Housing Works president Richard Vorisek, who has worked in the fashion industry for 20 years at big brands such as Polo Ralph Lauren, said sales so far in the financial year to July were up 10 percent, despite a fall in donated goods.
Housing Works, which specializes in second-hand designer merchandise, has nine stores in New York, including two that opened in the fashionable districts of Soho and Tribeca in the last four months, and it plans to open another in the fall.
"We're in expansion mode," Vorisek said.
The trillion-dollar question is whether the recession will mean a fundamental shift in consumer behavior. Weber, who spent several years researching her book on thrift, doubts it.
"Like most Americans I assumed that we were once a thrifty nation and we've become profligate," she said. "It's not true at all. We've cycled through this virtue of thrift over and over again in our history."

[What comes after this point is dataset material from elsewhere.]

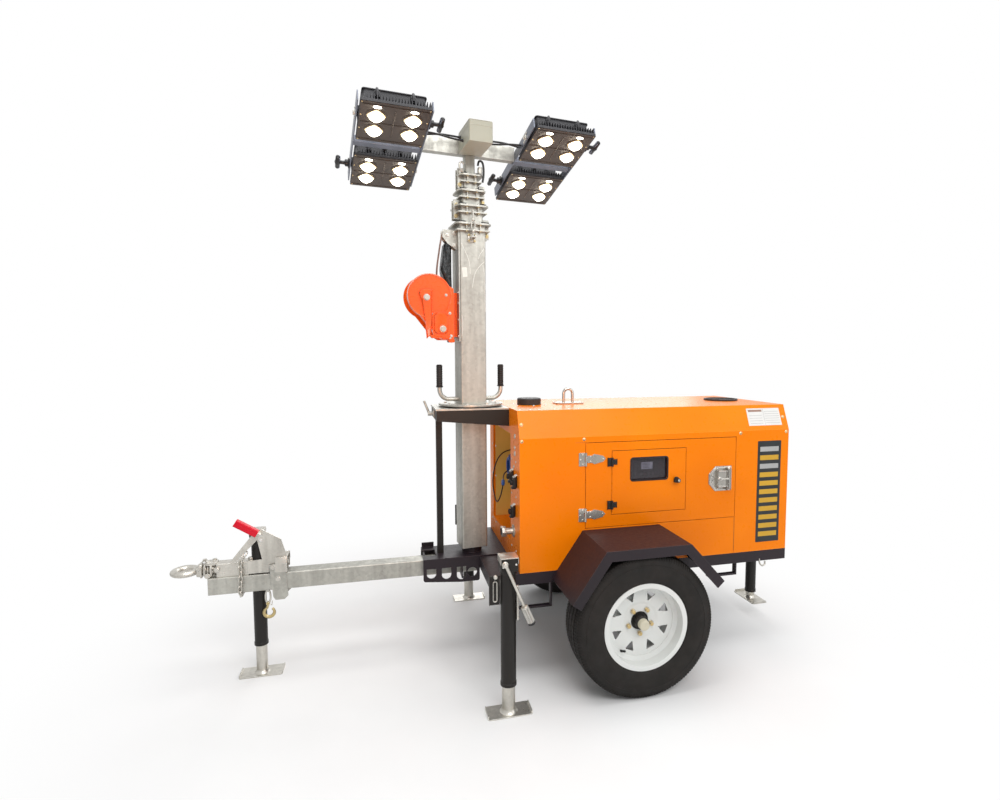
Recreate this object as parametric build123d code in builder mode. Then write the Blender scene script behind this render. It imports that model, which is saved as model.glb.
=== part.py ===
from build123d import *
import math
import os

os.makedirs("parts", exist_ok=True)

# Towable light tower: a generator canopy on a one-axle trailer, with a telescopic mast on its front deck.
# Millimetres. +X points forward to the tow eye, +Y to the left, +Z up, and the ground is z = 0.

# Reaches from the axle set the middle of the whole trailer, which is x = 0
eye_reach = 2042.0
rear_reach = 1035.0
axle_x = (rear_reach - eye_reach) / 2
eye_end = axle_x + eye_reach

# Wheels
tyre_radius = 325.0
tyre_half_width = 94.0
tread_half_width = 74.0
crown_half_width = 36.0
wheel_y = 586.0
seat_radius = 178.0
flange_radius = 195.5
flange_half_width = 83.0
rim_sheet = 4.0
seat_gap = 0.3
window_count = 8
window_ring_radius = 118.0
stub_radius = 17.5
axle_beam = 60.0
drum_radius = 115.0

# Frame under the canopy
body_half = 376.0
canopy_front = axle_x + 498.0
canopy_rear = axle_x - 921.0
deck_front = axle_x + 640.0
rail_bottom = 450.0
rail_height = 51.0
rail_flange = 40.0
rail_sheet = 4.0
floor_sheet = 4.0
floor_bottom = rail_bottom + rail_height
body_bottom = floor_bottom + floor_sheet

# Canopy shell
wall = 20.0
chamfer_z = 1129.0
roof_z = 1253.0
roof_half = 326.0
door_front = axle_x + 180.0
door_rear = axle_x - 614.0
door_bottom = 694.0
door_top = 1098.0
door_gap = 3.0
hatch_front = axle_x + 48.0
hatch_rear = axle_x - 337.0
hatch_bottom = 752.0
hatch_top = 1055.0
hatch_thick = 12.0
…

Retailers hope she's right. But Yeager, who also writes for environmental web site www.thedailygreen.com, said Americans might be a lot happier if they spent less time and money trying to accumulate possessions.
"We shouldn't be asking 'How do I get this stuff for less?' We should be asking 'Do we really need it?'" he said.
Yeager recalled a woman who came to a book signing event and berated him for his insensitivity about the recession, saying that if the economy did not improve she would have to cancel the family's cable television subscription.
"Half the world's population lives on less than $2 a day, and we're in a funk because we're going to have to give up cable service," Yeager said.